UK Special Representative for Syria

Part of UK in Lebanon UK in Turkey

27th October 2016 Istanbul, Turkey

To the children inside Syria

In August, the former British Ambassador to Lebanon Tom Fletcher wrote an open letter to the children of Syria apologising for the international community’s failure to fully fund education for Syrian refugees. The letter was also a call to action to ensure donors who made pledges at the Syria London Conference in February honoured their commitments.

In this blog post, I want to focus on the 5.4 million children in need still inside Syria who continue to go to school amidst the most unimaginable violence and loss; their teachers, who risk their lives every day to protect the right to education, often unpaid and without resources, and their parents, who make innumerable sacrifices to ensure their children learn.

Syria has suffered the largest reversal of education progress ever recorded. 1.75 million children are out of school – one of the worst enrolments rates in the world – as a direct result of the conflict, and 1.35 million are at risk of dropping out. Schools are under attack and no amount of international condemnation seems to stop the daily barrage of bombing that targets schools and education facilities. At least 4,000 schools have been hit by airstrikes since the conflict began in 2011. 1 in 3 schools have been damaged, destroyed or can no longer be used and Syria has lost 22% of its teachers.

What the violence means in reality is the father of a teenage girl being killed by an airstrike as he waits for his daughter outside an exam centre; a twelve year old boy forced onto the battlefield for a day’s pay instead of going to school; children picking through the rubble of their shattered classrooms to retrieve their pens in the hope they will find a safe school elsewhere. This week, a savage attack on three schools in Idlib killed at least 26 people including 20 children. In Aleppo City, 200 of the 400 people killed since the renewed offensive are children. This is tragic, callous and a clear violation of International Humanitarian Law. No one can deny that a generation of children inside Syria are being deprived of the skills, normalcy and well-being school provides, and that this jeopardizes the future of Syria and the region.
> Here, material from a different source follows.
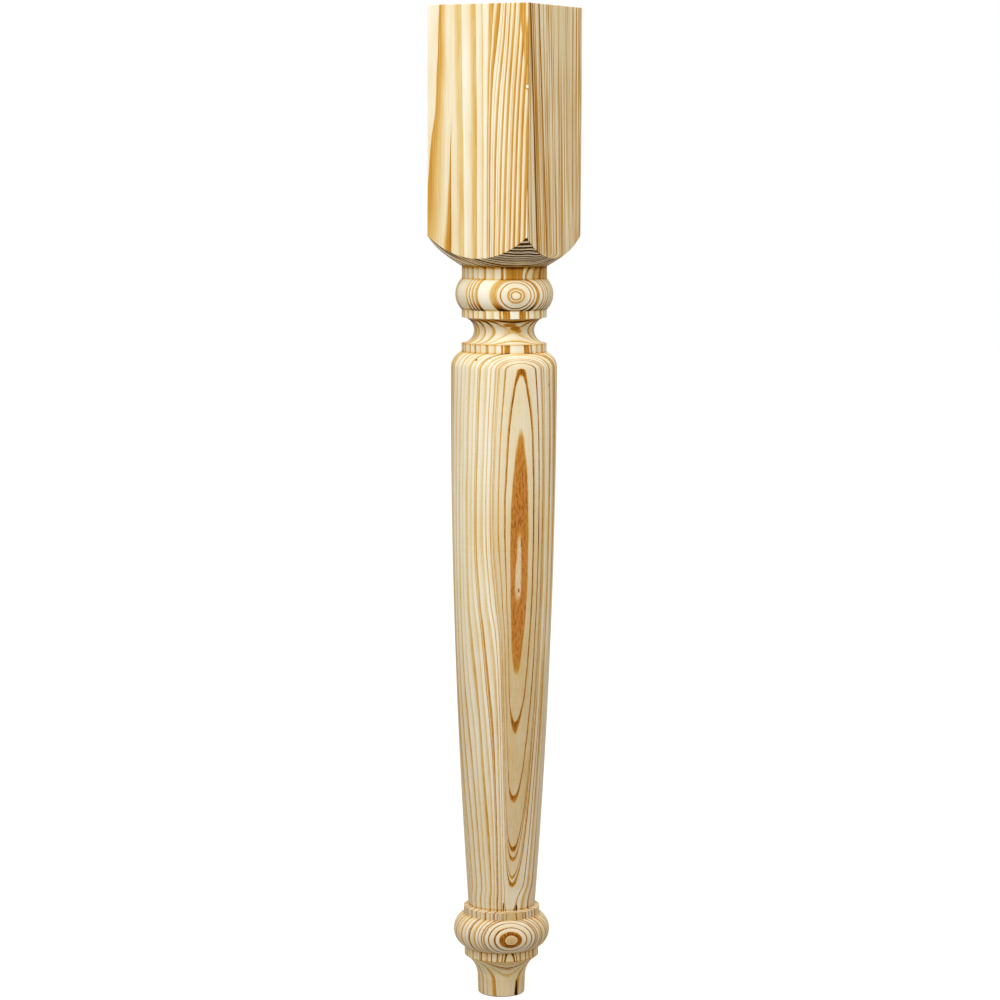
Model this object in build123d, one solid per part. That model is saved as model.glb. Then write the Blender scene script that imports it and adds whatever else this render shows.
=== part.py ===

Despite a situation that seems hopeless, the international community can act. First of all, the international community must continue to publicise and condemn attacks on schools. Second, we must continue to support education in Syria. Children who are still in Syria desperately need support, and despite the dire circumstances in which they live, delivery of education is still possible. As Tom highlighted, the UK has met the commitment we made at the London Conference, but despite this, the Syria education response remains severely underfunded with over 60% of needs unmet. With additional resources, access to education inside Syria can be expanded – Syrian NGOs, CSOs, INGOs and local institutions such as the Education Directorates are standing by with courage and tenacity to deliver.

That’s what to do on education. Of course the conflict goes much wider, needing a complete response from the international community: violence has to stop; humanitarian access has to be continuous and unimpeded; detainees and the missing must be returned to their families. None of this feels like it will happen soon, yet we must work for it. And Syria’s children deserve our care most of all.